Пять историй про прессинг О гостящих тетушках, антидепрессантах и пассивном активизме

Линор Горалик
Линор Горалик

1.

...Вот, скажем, злая яркая девушка в большой шапке и больших очках держит за рукав дубленки длинного, испуганно извивающегося молодого человека и шипит ему в лицо: «Знаешь, почему у меня девушка, а не такой, как ты? Знаешь, почему? Потому что когда она говорит мне: «Ты дура!» — это не значит, что я дура. Это вообще не значит ровным счетом ничего!»

2.

...Вот, скажем, у архитектора Т. есть семидесятитрехлетняя тетушка по материнской линии. Это такая, знаете, вопиюще хрестоматийная тетушка, которая всех любит, всегда сплетничает, варит высококалорийную углеводную еду и всех пичкает, дарит ненужные подарки и потом требует их предъявлять, целует детей большими мокрыми губами — и так далее. Ее все любят и никто терпеть не может. А у тетушки всплеск позднего среднего возраста, она переживает ренессанс. Она полюбила культуру и, по собственному выражению, все глубже ею напитывается. У себя в провинции она уже впитала все, что тут способно проистекать, и приезжает к племяннику в Москву. И начинаются две недели хоррора: выставка павлопосадских платков в Царицыно (на улице -40), дегустация меда из придонских хозяйств на ВДНХ (у одного ребенка ветрянка, второй почему-то постоянно облизывает кота, психолог говорит такое, что лучше, кажется, посадить дитя в тюрьму превентивно).
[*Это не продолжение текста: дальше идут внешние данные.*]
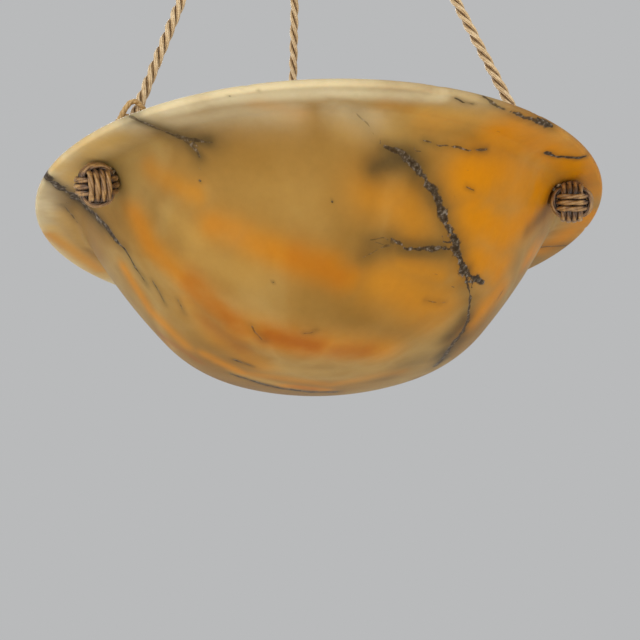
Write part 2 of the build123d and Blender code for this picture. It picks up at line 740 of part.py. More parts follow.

Но как-то все переживают эти две недели, как не пережить. И все две недели тетушка сводит всех с ума требованием сводить ее на «камерный концерт». Кто-то рассказал ей, что в Москве бывают «камерные концерты» для избранных, и вот если она таким концертом не напитается, то зря каталась. Архитектор Т., умирая от любви и ненависти к дорогой тетушке, обзванивает друзей-музыкантов и действительно получает два билета на охрененный концерт, - особняк, первое исполнение, зал на 80 человек и т. п. И тетушка совершенно счастлива, но не забывает вынуть из архитектора Т. душу, чтобы он надел галстук, причесался и купил ей за каким-то лядом театральный бинокль. И концерт оказывается таким действительно прекрасным, что архитектор Т. прощает экстатически раскачивающейся тетушке даже бинокль, направленный на располагающийся в пяти метрах от нее ботинок виолончелиста. И тут посреди концерта у кого-то звонит мобильный. Ну, понятно, у тетушки. Телефон с адской громкостью играет Twinkle, Twinkle, Little Star. Но тетушка продолжает улыбаться и раскачиваться. Архитектор Т., задыхаясь от стыда, толкает тетушку. Тетушка продолжает улыбаться и раскачиваться. И тогда пунцовый архитектор Т. лезет трясущимися руками в ее сумочку — и ему на колени вывалится тетушкин слуховой аппарат. Тетушка, оказывается, всегда его перед концертами вынимает.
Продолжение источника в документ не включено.